IRS
Highlights Tax Law Changes Related to National Disaster Relief
January, 200j9. The IRS has released a fact
sheet (IRS Fact Sheet FS-2009-8, 2009FED) highlighting provisions of the
National Disaster Relief Act of 2008, Subtitle B of Title VII of the
Emergency Economic Stabilization Act of 2008 (P.L. 110-343), which provide
tax relief for victims of federally declared disasters occurring after
December 31, 2007, and before January 1, 2010. The National Disaster
Relief Act, which provides numerous tax benefits that may be used by
anyone who is affected by a federally declared disaster, effectively
replaces the former strategy of providing targeted benefits for disaster
victims in the weeks or months following the incident.
Major provisions of the National Disaster Relief Act include:
--an expansion of the
availability of the casualty loss deduction to include not only individual
taxpayers who itemize but, also, those who claim the standard deduction;
--an increase, for tax
years beginning in 2009, in the amount by which all individual taxpayers
must reduce their personal casualty losses from each casualty from $100 to
$500 (the $100 floor returns for tax years beginning after 2009);
--a waiver of the
requirement that the net casualty loss deduction be allowed only if the
casualty loss exceeds 10 percent of the individual's adjusted gross
income;
--the creation of a
special five-year net operating loss carryback period for qualified
disaster losses; and
--increases in the
charitable mileage deduction and in the charitable use of a vehicle
allowance.
Other important provisions in the National
Disaster Relief Act for business taxpayers include:
--an election to deduct,
rather than capitalize, certain qualified disaster cleanup expenses;
--a waiver of certain
mortgage revenue bond requirements for affected business taxpayers and
permission to use the bond proceeds for rebuilding;
--a new set of disaster
private activity bonds for business reconstruction;
--a deduction for 50
percent of the cost of qualifying property in addition to the regular
depreciation allowance that is normally available; and
--an increase in the
limits that can be expensed for qualifying Code Sec. 179 property.
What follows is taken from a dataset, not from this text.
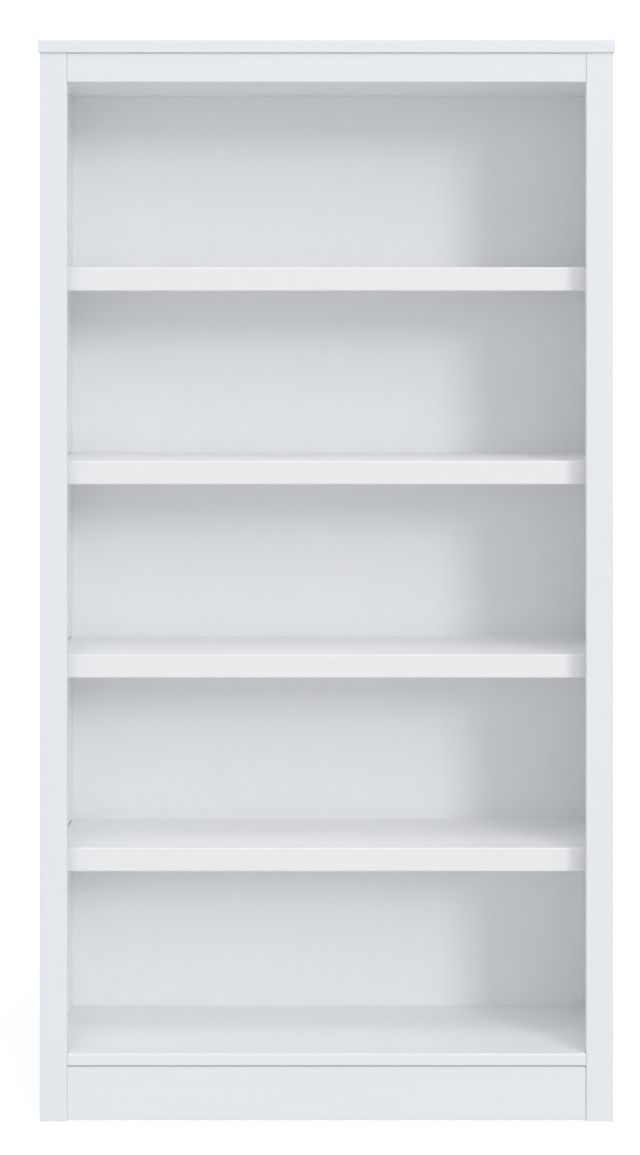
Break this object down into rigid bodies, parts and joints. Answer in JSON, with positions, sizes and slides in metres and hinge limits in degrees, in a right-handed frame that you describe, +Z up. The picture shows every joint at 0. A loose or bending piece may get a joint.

Certain provisions of the National Disaster
Relief Act do not apply to the Midwestern disaster area, i.e., disasters
affecting the Midwest that were declared from May 20, 2008 through July
31, 2008. That is because the Heartland and Hurricane Ike Disaster Relief
Act, part of the same legislation that resulted in the National Disaster
Relief Act, provides other tax benefits.